D’un pas lest, le jeune homme, tout en noir, se dirige vers le mur. Sans perdre de temps, il tire son sexe de son pantalon et se met à uriner, sans se préoccuper des passants. Aussitôt a-t-il terminé qu’il tire sur la fermeture de son jean avant de s’éloigner. Comme s’il s’agissait de toilettes publiques règlementaires, le mur de clôture du marché de Colobane, situé en face de l’autoroute, est fréquenté de manière assidue par les différentes professions qui se retrouvent dans ce lieu de commerce. À peine le premier venu s’est retiré qu’un autre du même âge arrive. Et comme un appel d’air, les ‘’usagers’’ se suivent l’un après l’autre, parfois même en groupes, alignés sur une dizaine de mètres, le long du mur.
Si certains viennent les mains vides et font leurs besoins sans se nettoyer les parties intimes, d’autres, par contre, apportent des sachets d’eau conditionnée. Il y en a même un qui est venu avec une bouilloire. Mbaye Der est son nom, il est tailleur au marché. ‘’Je suis venu ici, parce qu’il n’y a pas de toilettes publiques. Il y en a une qui est là, mais elle est fermée’’, se justifie-t-il. Son argument est le même que celui de Baye Mbaye, vendeur de tissus. Ce dernier déclare qu’il vide sa vessie dehors, parce qu’il n’y a pas de sanitaires dans son lieu de travail. ‘’Moi, je n’ai pas vu de toilettes dans le marché. S’il y en avait, je ne serais pas là. Je fais tout pour ne pas uriner plus de deux fois dans la journée. Parfois, je me retiens jusqu’à me faire mal au bas-ventre. Je pense qu’on doit nous aider à avoir des toilettes’’, lance-t-il.
Pourtant, ses affirmations sont battues en brèche par Sidy Sané et Saliou Ndiaye. Selon ces deux interlocuteurs, le prétexte de la non-existence de lieux d’aisance est fallacieux. ‘’Ils racontent des histoires. Venez voir, vous pouvez constater vous-mêmes. Il y a des toilettes là, elles ne sont pas fermées, mais ils s’en détournent pour pisser à l’air libre. Ce n’est rien d’autre qu’une mauvaise habitude, rien de plus’’, peste M. Sané. ‘’Même là-bas au garage, on a installé deux urinoirs gratuits, mais rien. Ils ne cherchent même pas à comprendre’’, renchérit M. Ndiaye. Ces deux messieurs disent s’être battus même avec des gens, sans succès.

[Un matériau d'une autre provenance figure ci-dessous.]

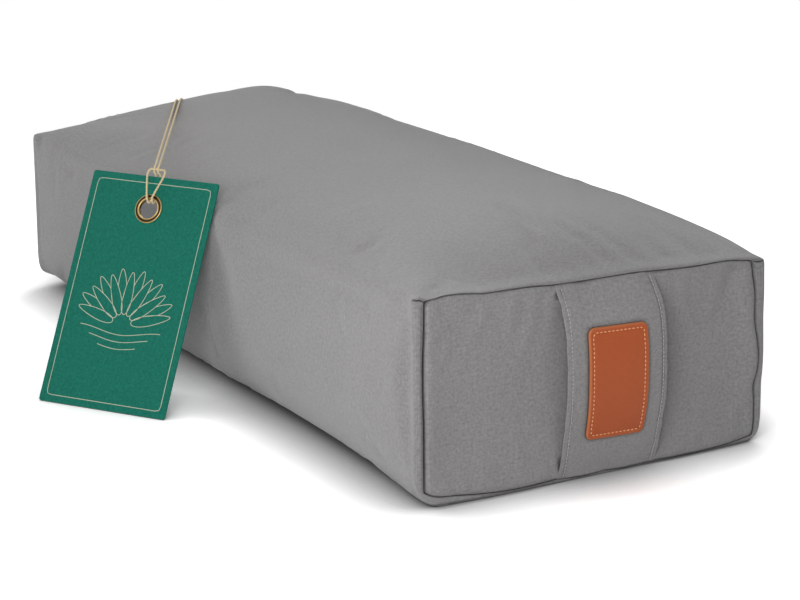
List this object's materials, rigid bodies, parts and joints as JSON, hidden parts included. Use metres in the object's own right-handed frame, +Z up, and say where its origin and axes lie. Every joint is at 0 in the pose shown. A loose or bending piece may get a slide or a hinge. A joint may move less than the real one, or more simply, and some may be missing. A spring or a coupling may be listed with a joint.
{
  "type": "rectangular yoga bolster",
  "caption": "Rectangular husk-filled yoga bolster: zipped canvas cover with end panels, strap handles and a leather patch, an inner bag, and a swing tag on twine.",
  "frame": {"origin": "on the floor under the middle of the body", "axes": "+Y along the body to the far end, +Z up, +X to the side that carries the cover's zip"},
  "size_m": [0.4552, 0.7457, 0.1925],
  "materials": {
    "grey_canvas": "plain-weave cotton canvas, matt",
    "grey_thread": "polyester sewing thread",
    "tan_leather": "smooth tan leather with a light sheen",
    "orange_thread": "waxed light orange thread",
    "calico": "unbleached cotton calico",
    "spelt_husk": "loose spelt husks",
    "zip_tape": "woven polyester tape",
    "nylon_coil": "nylon coil",
    "zip_metal": "plated zinc",
    "white_satin": "woven satin label",
    "green_card": "felt-grained green card",
    "antique_brass": "antique brass",
    "cotton_twine": "twisted cotton twine"
  },
  "bodies": {
    "bolster": {"care_label": "white_satin", "cover_wrap": "grey_canvas", "cover_zip_bottom_stop": "zip_metal", "cover_zip_coil_lower": "nylon_coil", "cover_zip_coil_upper": "nylon_coil", "cover_zip_tape_lower": "zip_tape", "cover_zip_tape_upper": "zip_tape", "cover_zip_top_stop_lower": "zip_metal", "cover_zip_top_stop_upper": "zip_metal", "far_end_panel": "grey_canvas", "far_handle_stitch_left": "grey_thread", "far_handle_stitch_right": "grey_thread", "far_handle_strap": "grey_canvas", "far_seam_overlock": "grey_thread", "husk_fill": "spelt_husk", "inner_bag": "calico", "inner_zip_bottom_stop": "zip_metal", "inner_zip_coil_lower": "nylon_coil", "inner_zip_coil_upper": "nylon_coil", "inner_zip_tape_lower": "zip_tape", "inner_zip_tape_upper": "zip_tape", "inner_zip_top_stop_lower": "zip_metal", "inner_zip_top_stop_upper": "zip_metal", "leather_patch": "tan_leather", "near_end_panel": "grey_canvas", "near_handle_stitch_left": "grey_thread", "near_handle_stitch_right": "grey_thread", "near_handle_strap": "grey_canvas", "near_seam_overlock": "grey_thread", "patch_stitching": "orange_thread", "tag_card": "green_card", "tag_eyelet": "antique_brass", "tag_eyelet_washer": "antique_brass", "tag_twine": "cotton_twine", "tag_twine_knot": "cotton_twine"},
    "cover_slider": {"cover_zip_slider": "zip_metal"},
    "cover_puller": {"cover_zip_puller": "zip_metal"},
    "inner_slider": {"inner_zip_slider": "zip_metal"},
    "inner_puller": {"inner_zip_puller": "zip_metal"}
  },
  "joints": [
    {"name": "cover_zip_slide", "type": "slide", "parent": "bolster", "child": "cover_slider", "axis": [0, -1, 0], "range_m": [0, 0.54]},
    {"name": "cover_puller_turn", "type": "hinge", "parent": "cover_slider", "child": "cover_puller", "pos_m": [0.1593, 0.2719, 0.048], "axis": [0, 0, 1], "range_deg": [0, 175]},
    {"name": "inner_zip_slide", "type": "slide", "parent": "bolster", "child": "inner_slider", "axis": [1, 0, 0], "range_m": [0, 0.18]},
    {"name": "inner_puller_turn", "type": "hinge", "parent": "inner_slider", "child": "inner_puller", "pos_m": [-0.0919, 0.3417, 0.085], "axis": [0, 0, 1], "range_deg": [0, 12]}
  ]
}
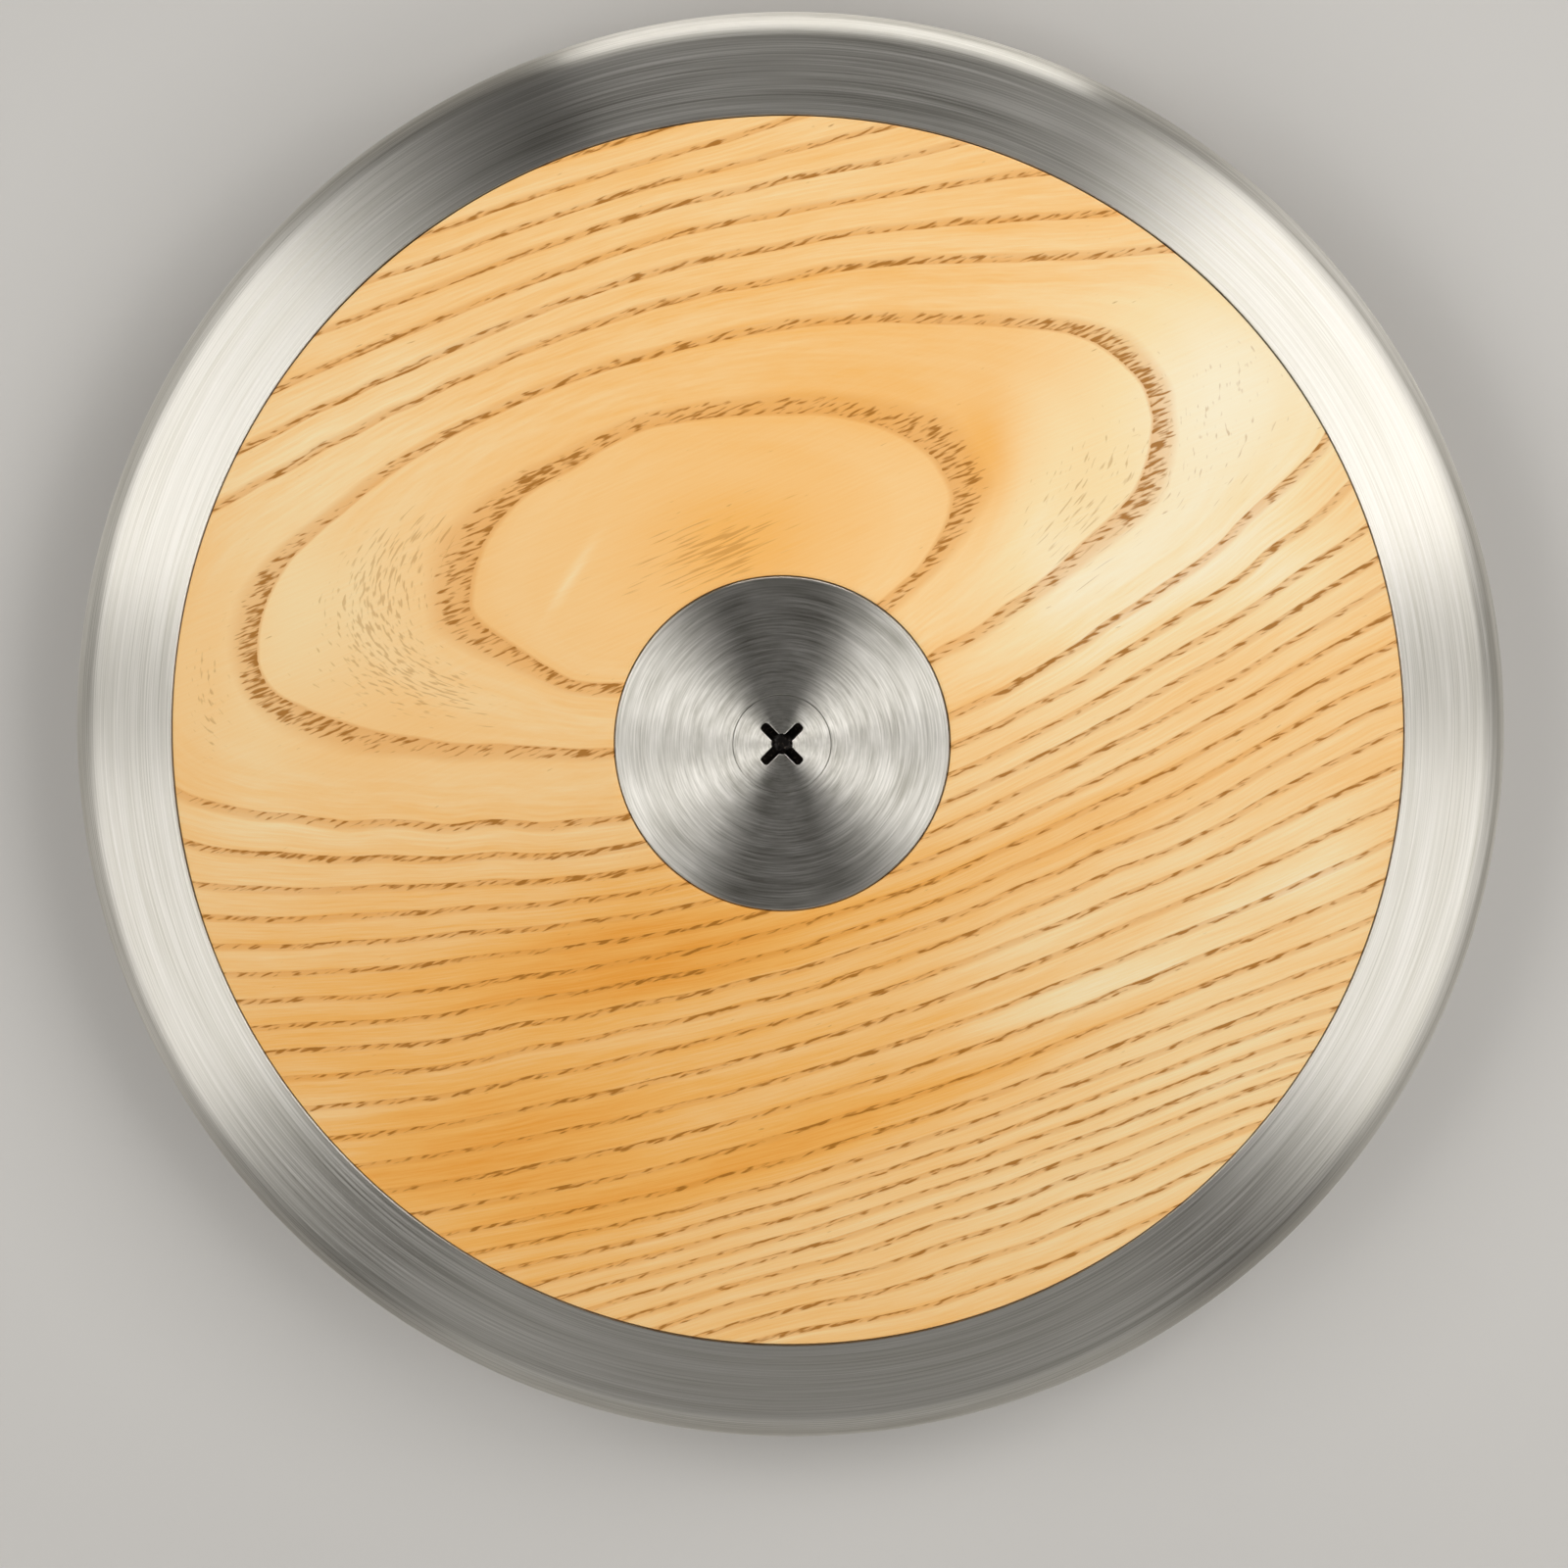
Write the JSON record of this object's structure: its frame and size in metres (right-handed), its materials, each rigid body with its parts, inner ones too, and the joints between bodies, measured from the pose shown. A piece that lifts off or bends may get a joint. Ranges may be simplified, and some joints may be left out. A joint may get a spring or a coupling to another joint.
{
  "type": "discus",
  "caption": "Throwing discus with a turned steel rim, tapered varnished wood sides and flush steel centre plates drawn together by screws.",
  "frame": {"origin": "middle of the back centre plate's outer face, where the discus rests", "axes": "+Z along the discus's own axis, from the back face to the front face; +Y up in the picture"},
  "size_m": [0.22, 0.22, 0.045],
  "materials": {
    "turned_stainless": "turned in rings, satin",
    "varnished_ash": "satin clear varnish over plain-sawn ash",
    "zinc_plated_steel": "bright zinc plate",
    "bare_steel": "plain rolled steel",
    "packing_felt": "pressed grey felt",
    "beech": "bare beech"
  },
  "bodies": {
    "root": {"rim": "turned_stainless", "front_side": "varnished_ash", "back_side": "varnished_ash", "front_centre_plate": "turned_stainless", "back_centre_plate": "turned_stainless", "front_centre_screw": "turned_stainless", "back_centre_screw": "turned_stainless", "sleeve_nut": "zinc_plated_steel", "front_trim_washer_1": "bare_steel", "front_trim_washer_2": "bare_steel", "back_trim_washer_1": "bare_steel", "back_trim_washer_2": "bare_steel", "front_packing_ring": "packing_felt", "back_packing_ring": "packing_felt", "rim_dowel_1": "beech", "rim_dowel_2": "beech", "rim_dowel_3": "beech", "rim_dowel_4": "beech", "rim_dowel_5": "beech", "rim_dowel_6": "beech"}
  },
  "joints": []
}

Il y a pourtant un message de sensibilisation sur fond des couleurs de la nation : ‘’Uriner dans la rue est un acte de dégradation de la nature.’’ Seulement, ces écrits sonnent plutôt comme une invite à pisser sur le mur. Si la majorité a entre 20 et 30 ans, il suffit de rester quelques petites minutes pour se rendre compte qu’il n’y a pas d’âge. Chéchia sur la tête, un cure-dents à la bouche, un vieux de 60 ans environ se présente. Front contre le mur, debout sur ses deux pieds comme un adolescent, il participe au défilé urinaire, malgré son âge. Quant au mur, il s’est noirci, au fil du temps, et une odeur d’ammoniac se dégage à plus de 10 mètres.
‘’J’étais sous pression’’
Malgré tout, cette odeur devrait être plus supportable que celle des douches. Du moins, si l’on en croit un interlocuteur. Âgé d’une vingtaine d’années, teint clair, l’air intimidé, le jeune homme soutient fréquenter les lieux du fait d’exhalaisons fétides à l’intérieur des blocs sanitaires. ‘’Je viens ici parce que là-bas, c’est sale’’, déclare-t-il, les mots s’échappant difficilement de sa bouche. Il y en a d’autres, par contre, qui refusent d’aborder le sujet, se sentant sans doute coupables. ‘’Il y a des gens qui sont en train de pisser, il faut aller les voir, moi, je ne sais pas’’, répond un monsieur qui vient juste de terminer sa besogne. Ses deux mains occupées à nouer les lanières de son pantalon, il s’éloigne dans la précipitation pour ne pas répondre aux questions.
En réalité, il ne se pose pas un problème d’accès à des lieux d’aisance. Certains qui fréquentent le mur l’admettent d’ailleurs. Fallou Faye est un apprenti tailleur qui travaille dans l’atelier de son père. Il reconnait que des installations existent et sont bien entretenues, mais il se pose, à son niveau, un problème de moyens. ‘’Il faut payer 25 F et moi, d’habitude, je n’ai pas d’argent. J’utilisais des toilettes gratuites, mais aujourd’hui, le propriétaire n’est pas venu. C’est pour cela que je suis venu ici’’. Abdou Sène aussi avoue ne pas se réfugier derrière l’absence d’infrastructures. ‘’Je préfère vous dire la vérité. Il y a des toilettes et j’ai de quoi payer. Mais, j’étais sous pression. Je ne pouvais pas me retenir plus longtemps pour aller à l’intérieur du marché’’, se dédouane le vendeur de chaussures qui dit ne fréquenter les lieux que ‘’deux fois par semaine’’, approximativement.
Quant aux solutions, Sidy Sané et Saliou Guèye disent avoir tout tenté. Il leur arrive même d’appeler le policier en faction, mais les actions sont trop irrégulières et les sanctions pas assez rédhibitoires. Ainsi, l’un voudrait qu’il y ait deux agents pour surveiller les lieux en permanence, tandis que l’autre pense qu’il faut aménager et embellir l’environnement pour dissuader les téméraires.